Hacker News new | ask | show | jobs
by munchler 799 days ago
Not so fast. If you were evaluating the model on its ability to predict the next word in a Harry Potter book, you'd be right, because it's already seen the entire book, but that's not what's happening here.

The linked X post shows that the user asked the model to generate a graph of the characters, which was presumably a novel question. This is a legitimate test of the model's ability to understand and answer questions about the training data. Repeating the books in the prompt for emphasis makes sense, since the model probably didn't memorize all the relevant details.

4 comments

The training data may not be HP itself. It may be millions of pages summarising/discussing/dissecting HP, which already contain the relationships spelled out better than in the book itself.
That's true, but the model still analyzed all that disparate information and produced a very detailed graph of the relevant relationships. If anyone can show that the graph itself was in the training data, then I would agree that it's not a good test.
> disparate information

I wouldn't call it disparate when there's about a dozen wikis each spelling it out like this: https://harrypotter.fandom.com/wiki/Severus_Snape

If eat my hat if multiple graphs almost exactly like this one weren’t in the training days. This is like fandoms 101.
The frustrating thing about all this speculations is, that we don't know what was in the training data, but I think we should know that, to have any meaningful discussion about it.
We should. However in this case, isn't it a bit of a stretch to assume they didn't put just about everything in the training data?
It would have been fairly trivial to AB test this where the other side is to ask the same question but without all the books in-window.
It's a novel question and impressive that Gemini was able to solve it but the tweet's author is claiming that this is because of the large context window and not because of all the Harry Potter related training data that was available to it.
The generic models definitely know a lot about Harry Potter without any additional context.

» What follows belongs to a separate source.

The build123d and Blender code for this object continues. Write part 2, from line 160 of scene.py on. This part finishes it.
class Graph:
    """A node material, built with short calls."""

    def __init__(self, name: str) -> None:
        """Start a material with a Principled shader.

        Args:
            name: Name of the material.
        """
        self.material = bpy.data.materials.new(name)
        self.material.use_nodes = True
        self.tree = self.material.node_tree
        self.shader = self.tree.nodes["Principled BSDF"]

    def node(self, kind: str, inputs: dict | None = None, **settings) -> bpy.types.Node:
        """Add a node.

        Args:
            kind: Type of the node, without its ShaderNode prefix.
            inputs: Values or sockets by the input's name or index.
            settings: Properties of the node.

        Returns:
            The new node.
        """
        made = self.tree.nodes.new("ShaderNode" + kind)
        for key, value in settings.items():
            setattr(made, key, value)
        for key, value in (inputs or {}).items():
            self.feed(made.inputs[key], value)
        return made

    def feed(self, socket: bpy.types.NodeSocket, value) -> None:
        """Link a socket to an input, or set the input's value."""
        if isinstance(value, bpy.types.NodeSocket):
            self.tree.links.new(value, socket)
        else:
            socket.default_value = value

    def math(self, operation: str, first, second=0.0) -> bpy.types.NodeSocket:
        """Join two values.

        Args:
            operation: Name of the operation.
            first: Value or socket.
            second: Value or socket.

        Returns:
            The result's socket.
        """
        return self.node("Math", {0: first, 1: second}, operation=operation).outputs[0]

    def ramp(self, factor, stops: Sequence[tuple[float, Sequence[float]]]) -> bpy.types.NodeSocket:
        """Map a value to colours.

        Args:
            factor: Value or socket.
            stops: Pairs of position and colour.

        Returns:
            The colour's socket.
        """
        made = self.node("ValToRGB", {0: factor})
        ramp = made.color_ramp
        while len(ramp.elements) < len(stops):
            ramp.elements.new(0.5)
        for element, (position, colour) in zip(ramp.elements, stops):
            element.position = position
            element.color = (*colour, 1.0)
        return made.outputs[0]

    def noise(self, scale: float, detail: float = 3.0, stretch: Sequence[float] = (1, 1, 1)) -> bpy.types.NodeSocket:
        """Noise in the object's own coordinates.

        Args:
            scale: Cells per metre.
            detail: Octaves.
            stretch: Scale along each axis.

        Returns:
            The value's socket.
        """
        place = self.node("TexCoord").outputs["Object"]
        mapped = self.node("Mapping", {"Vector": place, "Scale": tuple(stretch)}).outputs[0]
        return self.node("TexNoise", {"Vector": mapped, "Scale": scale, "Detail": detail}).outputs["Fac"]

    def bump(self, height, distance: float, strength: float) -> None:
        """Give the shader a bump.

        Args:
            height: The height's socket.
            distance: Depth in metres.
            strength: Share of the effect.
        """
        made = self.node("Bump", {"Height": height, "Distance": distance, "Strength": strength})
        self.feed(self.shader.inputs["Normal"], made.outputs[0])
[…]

Probably 80% of my questions to ChatGPT were about Harry Potter plot and character details as my kid was reading the books. It was extremely knowledgeable about all the minutiae, probably thanks to all the online discussion more than the books themselves. It was actually the first LLM killer app for me.

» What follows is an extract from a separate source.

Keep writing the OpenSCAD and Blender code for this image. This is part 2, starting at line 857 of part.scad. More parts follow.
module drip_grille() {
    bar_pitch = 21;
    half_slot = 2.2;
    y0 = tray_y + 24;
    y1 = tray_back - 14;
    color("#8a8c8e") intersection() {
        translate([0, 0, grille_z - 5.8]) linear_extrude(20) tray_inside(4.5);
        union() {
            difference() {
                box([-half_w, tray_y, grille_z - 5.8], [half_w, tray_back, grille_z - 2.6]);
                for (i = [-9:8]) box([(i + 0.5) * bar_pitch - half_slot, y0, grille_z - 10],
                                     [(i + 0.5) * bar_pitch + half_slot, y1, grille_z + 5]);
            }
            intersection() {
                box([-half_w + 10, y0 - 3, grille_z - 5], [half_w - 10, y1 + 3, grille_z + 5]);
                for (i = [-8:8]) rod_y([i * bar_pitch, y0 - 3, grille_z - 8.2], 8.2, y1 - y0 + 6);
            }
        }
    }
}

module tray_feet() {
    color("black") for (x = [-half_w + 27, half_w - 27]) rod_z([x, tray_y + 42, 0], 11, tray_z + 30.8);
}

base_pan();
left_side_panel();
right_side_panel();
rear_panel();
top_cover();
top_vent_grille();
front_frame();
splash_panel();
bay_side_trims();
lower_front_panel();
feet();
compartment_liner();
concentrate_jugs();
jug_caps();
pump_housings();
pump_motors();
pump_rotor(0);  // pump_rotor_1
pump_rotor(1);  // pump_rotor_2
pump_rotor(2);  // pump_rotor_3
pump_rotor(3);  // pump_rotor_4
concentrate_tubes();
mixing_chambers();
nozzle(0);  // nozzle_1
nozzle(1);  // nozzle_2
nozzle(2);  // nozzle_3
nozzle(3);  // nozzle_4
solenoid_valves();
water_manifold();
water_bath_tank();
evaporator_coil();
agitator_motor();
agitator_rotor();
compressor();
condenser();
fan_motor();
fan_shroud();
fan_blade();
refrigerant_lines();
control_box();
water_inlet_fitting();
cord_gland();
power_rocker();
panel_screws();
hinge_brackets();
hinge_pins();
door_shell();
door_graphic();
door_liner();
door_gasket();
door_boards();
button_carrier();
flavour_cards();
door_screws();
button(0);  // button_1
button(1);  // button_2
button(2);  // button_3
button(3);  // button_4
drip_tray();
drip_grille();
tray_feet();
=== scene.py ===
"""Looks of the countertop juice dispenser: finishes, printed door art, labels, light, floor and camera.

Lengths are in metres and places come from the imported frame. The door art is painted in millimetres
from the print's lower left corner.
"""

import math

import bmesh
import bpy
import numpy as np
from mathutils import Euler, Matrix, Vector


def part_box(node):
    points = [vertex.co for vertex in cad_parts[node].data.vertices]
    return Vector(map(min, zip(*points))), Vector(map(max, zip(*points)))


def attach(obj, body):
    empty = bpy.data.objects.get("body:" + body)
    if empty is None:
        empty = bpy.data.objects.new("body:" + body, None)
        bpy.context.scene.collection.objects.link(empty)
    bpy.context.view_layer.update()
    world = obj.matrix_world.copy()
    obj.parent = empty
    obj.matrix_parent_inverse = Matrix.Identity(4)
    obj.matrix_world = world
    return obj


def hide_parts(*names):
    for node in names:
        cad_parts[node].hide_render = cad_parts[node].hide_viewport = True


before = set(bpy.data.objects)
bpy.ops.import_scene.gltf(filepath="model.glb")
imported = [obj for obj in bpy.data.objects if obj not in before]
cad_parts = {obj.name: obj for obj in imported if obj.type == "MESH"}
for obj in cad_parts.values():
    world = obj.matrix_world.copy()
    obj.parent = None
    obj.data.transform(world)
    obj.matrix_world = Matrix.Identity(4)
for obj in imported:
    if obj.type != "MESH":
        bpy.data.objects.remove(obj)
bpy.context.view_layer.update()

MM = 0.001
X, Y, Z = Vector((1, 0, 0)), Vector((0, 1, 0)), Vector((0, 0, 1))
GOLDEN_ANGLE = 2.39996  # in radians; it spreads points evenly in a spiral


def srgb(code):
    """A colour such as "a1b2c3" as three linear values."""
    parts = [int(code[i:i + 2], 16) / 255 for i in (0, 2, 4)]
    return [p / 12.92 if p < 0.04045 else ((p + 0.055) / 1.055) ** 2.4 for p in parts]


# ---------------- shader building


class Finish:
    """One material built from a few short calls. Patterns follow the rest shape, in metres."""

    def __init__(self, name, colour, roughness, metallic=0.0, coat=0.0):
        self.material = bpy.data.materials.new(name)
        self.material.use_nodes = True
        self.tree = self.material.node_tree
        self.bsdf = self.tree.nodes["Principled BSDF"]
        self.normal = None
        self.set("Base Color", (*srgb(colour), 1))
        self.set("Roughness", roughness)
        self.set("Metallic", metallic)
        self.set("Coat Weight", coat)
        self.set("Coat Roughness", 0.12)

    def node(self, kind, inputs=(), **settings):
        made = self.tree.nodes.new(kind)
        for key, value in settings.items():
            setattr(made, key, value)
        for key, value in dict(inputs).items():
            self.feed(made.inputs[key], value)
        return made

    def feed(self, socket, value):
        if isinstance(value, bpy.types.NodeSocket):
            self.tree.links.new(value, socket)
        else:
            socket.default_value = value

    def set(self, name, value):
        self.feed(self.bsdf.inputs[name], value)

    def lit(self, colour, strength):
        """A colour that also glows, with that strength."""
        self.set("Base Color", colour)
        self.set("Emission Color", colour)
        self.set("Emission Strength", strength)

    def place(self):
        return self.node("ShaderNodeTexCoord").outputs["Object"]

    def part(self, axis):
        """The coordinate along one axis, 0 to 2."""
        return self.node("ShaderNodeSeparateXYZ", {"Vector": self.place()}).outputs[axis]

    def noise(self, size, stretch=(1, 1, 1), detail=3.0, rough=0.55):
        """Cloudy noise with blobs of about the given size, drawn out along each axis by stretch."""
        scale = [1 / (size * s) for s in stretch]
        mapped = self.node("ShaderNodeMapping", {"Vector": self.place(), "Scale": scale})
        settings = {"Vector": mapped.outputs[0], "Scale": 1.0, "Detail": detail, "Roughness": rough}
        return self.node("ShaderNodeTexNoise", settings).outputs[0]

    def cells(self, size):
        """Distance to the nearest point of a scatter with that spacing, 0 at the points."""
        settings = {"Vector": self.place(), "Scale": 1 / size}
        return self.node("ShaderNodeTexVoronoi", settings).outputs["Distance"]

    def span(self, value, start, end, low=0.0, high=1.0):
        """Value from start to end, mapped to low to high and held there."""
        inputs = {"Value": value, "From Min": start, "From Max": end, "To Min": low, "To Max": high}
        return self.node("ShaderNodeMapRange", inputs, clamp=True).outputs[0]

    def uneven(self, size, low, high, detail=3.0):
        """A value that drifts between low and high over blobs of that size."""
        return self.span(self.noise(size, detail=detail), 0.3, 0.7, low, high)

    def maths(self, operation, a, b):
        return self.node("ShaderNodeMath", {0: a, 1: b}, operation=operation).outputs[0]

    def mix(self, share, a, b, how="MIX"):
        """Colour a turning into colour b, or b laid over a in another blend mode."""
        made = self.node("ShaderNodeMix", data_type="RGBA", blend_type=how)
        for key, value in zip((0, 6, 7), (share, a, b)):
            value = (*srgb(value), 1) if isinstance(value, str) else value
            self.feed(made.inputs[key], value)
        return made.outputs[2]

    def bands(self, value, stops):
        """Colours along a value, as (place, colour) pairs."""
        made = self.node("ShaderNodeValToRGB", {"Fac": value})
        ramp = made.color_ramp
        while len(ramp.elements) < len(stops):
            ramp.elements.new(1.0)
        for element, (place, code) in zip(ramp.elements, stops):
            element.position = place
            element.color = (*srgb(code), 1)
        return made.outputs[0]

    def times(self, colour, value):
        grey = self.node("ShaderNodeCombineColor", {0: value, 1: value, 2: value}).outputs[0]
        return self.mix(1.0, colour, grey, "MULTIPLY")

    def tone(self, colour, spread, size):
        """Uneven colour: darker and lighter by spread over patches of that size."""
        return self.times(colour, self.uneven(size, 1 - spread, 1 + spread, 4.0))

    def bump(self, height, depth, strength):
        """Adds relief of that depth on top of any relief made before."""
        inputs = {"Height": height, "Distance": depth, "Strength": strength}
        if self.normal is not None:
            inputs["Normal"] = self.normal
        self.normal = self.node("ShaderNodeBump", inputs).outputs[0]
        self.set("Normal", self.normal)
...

That's a good point. I would describe this as a test of Gemini's ability to re-read something it's already familiar with, not a valid test of its ability to read a large new corpus.
It could have been trained on this exact picture created by a fan and uploaded to some forum. Ultimately it is impossible to know unless testing with brand new material.

I have the same problem with benchmarks that use real world tests (like SAT/LSAT/GRE or whatever else). The model got a good score, sure, but how many thousands of variations of this exact test was it trained on? How many questions did it encounter that were similar or the same?

You could modify the source material (change a name or character relationship) and see if it correctly reports the modification in the graph.